Humans frequently use expressive behaviors to convey goals and intentions. For example, we nod to greet a coworker, shake our heads to indicate disapproval, or say "excuse me" to navigate through a crowd. To facilitate smoother interactions with humans, mobile robots must also exhibit similar expressive behaviors. However, this challenge remains significant in robotics, and existing solutions often lack flexibility and adaptability.
In a groundbreaking study, researchers from the University of Toronto, Google DeepMind, and Hoku Labs introduce GenEM, a novel approach harnessing the extensive social context embedded in large language models (LLMs) to enable robots to perform expressive behaviors. By utilizing various prompting methods, GenEM allows robots to interpret their environment and replicate human-like expressions effectively.
Expressive Behaviors in Robotics
Traditionally, creating expressive robot behavior relied on rule- or template-based systems, which demand considerable manual input for each robot and environment. This rigidity means that any changes or adaptations necessitate extensive reprogramming. More modern techniques have leaned towards data-driven approaches that offer greater flexibility, yet these often require specialized datasets tailored to each robot's interactions.
GenEM reshapes this approach by leveraging the rich knowledge within LLMs to generate expressive behaviors dynamically, eliminating the need for traditional model training or convoluted rule sets. For instance, LLMs can recognize the importance of eye contact or nodding in various social contexts.

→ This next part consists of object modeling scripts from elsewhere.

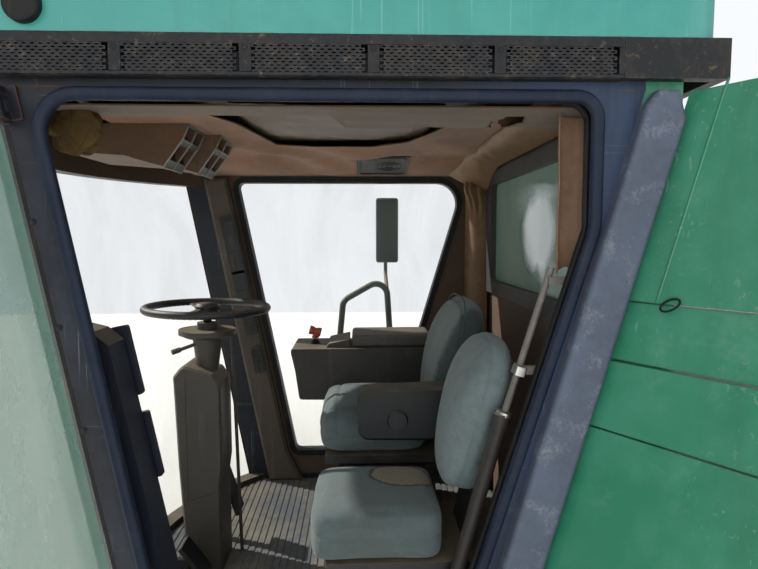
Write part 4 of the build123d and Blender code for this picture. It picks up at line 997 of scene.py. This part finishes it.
def make_right_corner(vinyl):
    """Cover of the right corner: a half sine between side and rear wall, blown out in folds near its top."""
    start_x, start_y, run_x, run_y, rear_limit = -0.684, 0.592, 0.050, 0.094, 0.692
    turn = np.linspace(0, 1, 60)[:, None]
    level = np.linspace(0.190, 1.574, 150)[None, :]
    high = np.clip((level - 1.40) / 0.14, 0, 1)
    bulge = 0.022 + 0.005 * np.sin(level * 7) + 0.070 * high * np.exp(-((level - 1.54) / 0.07) ** 2)
    waves = np.sin(26 * turn - 22 * level + ripple(turn * 3, level * 6, 21))
    out = (bulge + 0.012 * high * waves) * np.sin(PI * turn)
    x = start_x + run_x * turn + 0.75 * out
    y = np.minimum(start_y + run_y * turn - 0.65 * out, rear_limit)
    points = np.stack(np.broadcast_arrays(x, y, level), -1)
    put_sheet("right_corner_vinyl", points, vinyl, "corner_trims")


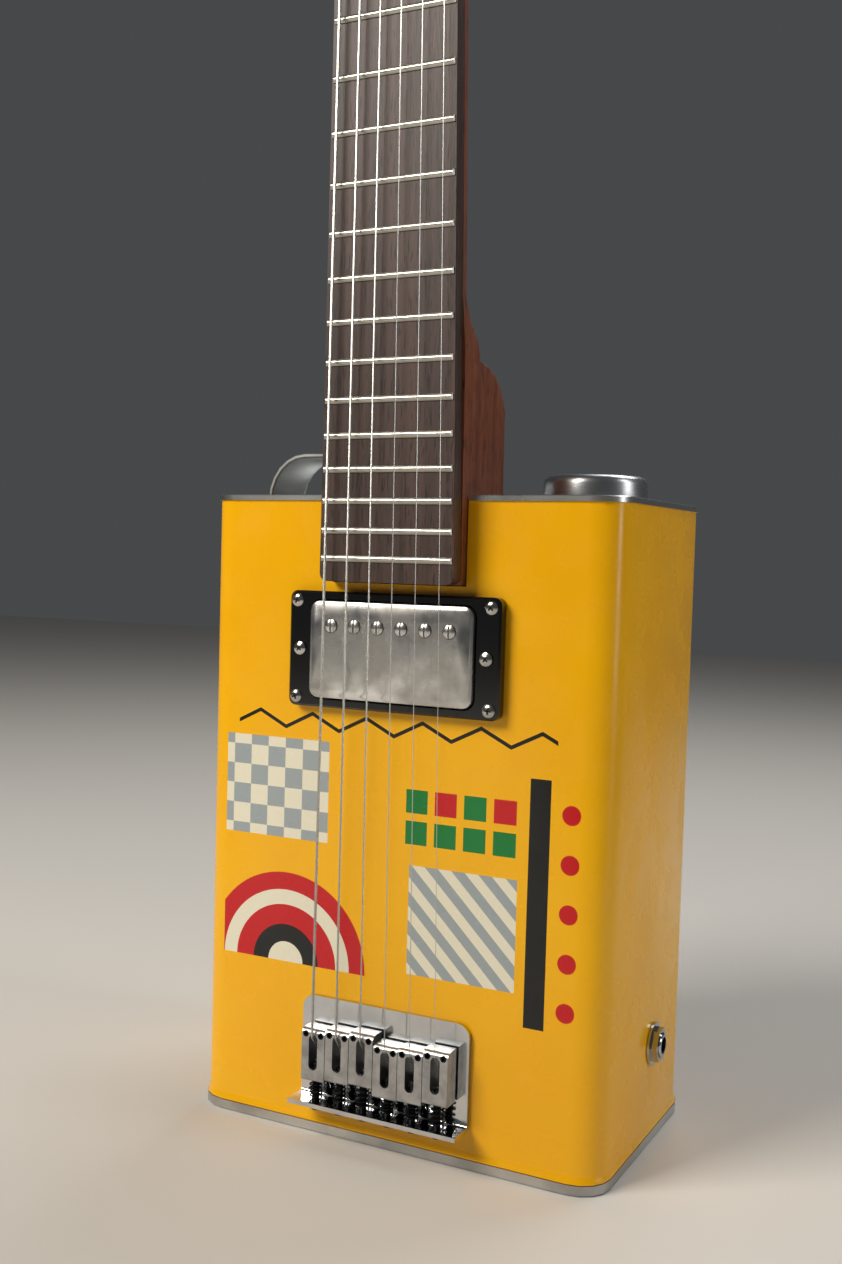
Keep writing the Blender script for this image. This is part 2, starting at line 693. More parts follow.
def make_block(material):
    """The block that carries everything: the tin only covers it."""
    bm = bmesh.new()
    floor = FOOT_PANEL_RECESS + TIN + GAP
    box(bm, (-BLOCK_WIDTH / 2, BLOCK_FRONT_Y, floor), (BLOCK_WIDTH / 2, BLOCK_BACK_Y, BLOCK_TOP_Z))
    block = add("centre_block", bm, material)

    bm = bmesh.new()
    root = BLOCK_TOP_Z - TONGUE_ROOT
    outline = [
        (BLOCK_BACK_Y + GAP, TONGUE_TOP_Z),
        (TONGUE_BACK_Y, TONGUE_TOP_Z),
        (TONGUE_BACK_Y, root + TONGUE_THICKNESS),
        (BLOCK_BACK_Y - TONGUE_THICKNESS, root - TONGUE_THICKNESS),
        (BLOCK_BACK_Y - TONGUE_THICKNESS, BLOCK_TOP_Z - TONGUE_THICKNESS),
        (BLOCK_BACK_Y + GAP, BLOCK_TOP_Z - GAP),
    ]
    prism(bm, outline, "X", -TONGUE_WIDTH / 2, TONGUE_WIDTH / 2)
    fuse(block, "tongue", bm)

    bm = bmesh.new()
    prism(bm, pickup_cavity_outline(), "Y", front(TIN), front(-CAVITY_DEEP))
    for x, z in ring_screw_places():
        rod(bm, WOOD_SCREW_RADIUS + GAP, "Y", (x, z), front(TIN), front(-RING_SCREW_DEEP - 3 * GAP), 8)
    for x, z in plate_screw_places():
        rod(bm, WOOD_SCREW_RADIUS + GAP, "Y", (x, z), front(TIN), front(-RING_SCREW_DEEP - 3 * GAP), 8)
    for x, z in bolt_places():
        rod(bm, BOLT_RADIUS + GAP, "Y", (x, z), BLOCK_BACK_Y - GAP, TONGUE_BACK_Y + CAN_CORNER, 8)
    for x in STRING_X:
        ball_end = BLOCK_BACK_Y - BALL_LENGTH - 4 * GAP
        profile = [
            (STRING_HOLE_RADIUS, front(TIN)),
            (STRING_HOLE_RADIUS, ball_end),
            (BALL_RADIUS + GAP, ball_end),
            (BALL_RADIUS + GAP, BLOCK_BACK_Y + CAN_CORNER),
        ]
        turned(bm, profile, "Y", (x, STRING_HOLE_Z), 8)
    cut(block, "openings", bm)
    bm = bmesh.new()
    lead_at = (front(LEAD_HOLE_IN_FRONT), PICKUP_Z - LEAD_HOLE_BELOW)
    rod(bm, LEAD_HOLE_RADIUS, "X", lead_at, COVER_WIDTH / 2, BLOCK_WIDTH / 2 + CAN_CORNER, 8)
    cut(block, "lead_hole", bm)


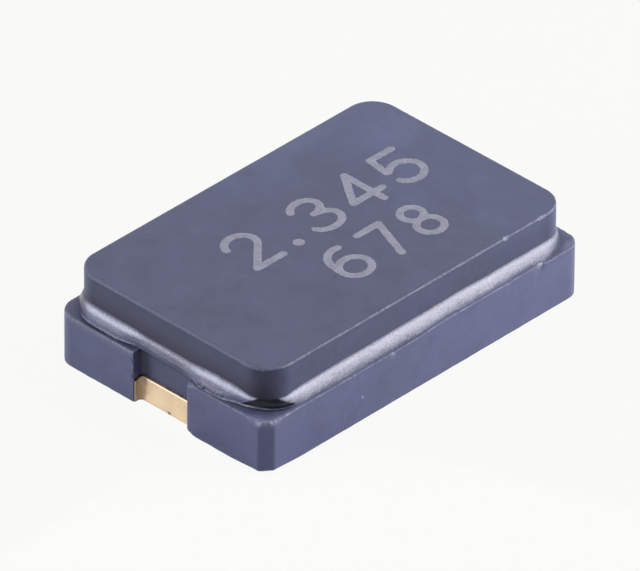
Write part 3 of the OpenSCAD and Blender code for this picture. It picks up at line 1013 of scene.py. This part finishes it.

"Our key insight is to utilize the rich social context from LLMs to create adaptable and composable expressive behaviors,” the researchers explain.
Generative Expressive Motion (GenEM)
GenEM employs a sequence of LLM agents that autonomously generate expressive robot behaviors based on natural language commands. Each agent contributes by reasoning about social contexts and translating these behaviors into actionable API calls for the robot.
“GenEM can produce multimodal behaviors utilizing the robot's capabilities—such as speech and body movement—to clearly express intent,” the researchers note. "One of the standout features of GenEM is its ability to adapt to live human feedback, allowing for iterative improvements and the generation of new expressive behaviors."
The GenEM workflow begins with a natural language instruction, either specifying an expressive action like “Nod your head” or establishing a social scenario, such as “A person walking by waves at you.” Initially, an LLM employs chain-of-thought reasoning to outline a human's potential response. Another LLM agent then translates this into a step-by-step guide reflective of the robot's available functions, guiding actions such as head tilting or triggering specific light patterns.
Next, the procedural instructions are converted into executable code, relying on the robot's API commands. Optional human feedback can be incorporated to refine the behavior further, all without training the LLMs—only prompt-engineering adjustments are required based on robot specifications.
Testing GenEM
The researchers evaluated behaviors generated by two variations of GenEM—one incorporating user feedback and the other not—against scripted behaviors crafted by a professional animator. Utilizing OpenAI’s GPT-4 for context reasoning and expressive behavior generation, they surveyed user responses on the outcomes. The results indicated that users generally found GenEM-generated behaviors equally comprehensible as those of a professional animator. Furthermore, the modular, multi-step method in GenEM vastly outperformed the previous single LLM approach.
Crucially, GenEM's prompt-based design is adaptable to any robot type without necessitating specialized datasets for training. It effectively employs LLM reasoning to create complex expressive behaviors from simple robotic actions.
“Our framework rapidly generates expressive behaviors through in-context learning and few-shot prompting, significantly reducing the need for curated datasets or elaborate rule-making as seen in earlier methods,” the researchers conclude.
While still in its early stages, GenEM has primarily been tested in single interactive scenarios and limited action spaces. There’s potential for exploration in robots with more diverse primitive actions, with large language models promising to enhance these capabilities further.
“We believe our approach offers a flexible framework for generating adaptable and composable expressive motion, harnessing the power of large language models,” the researchers conclude.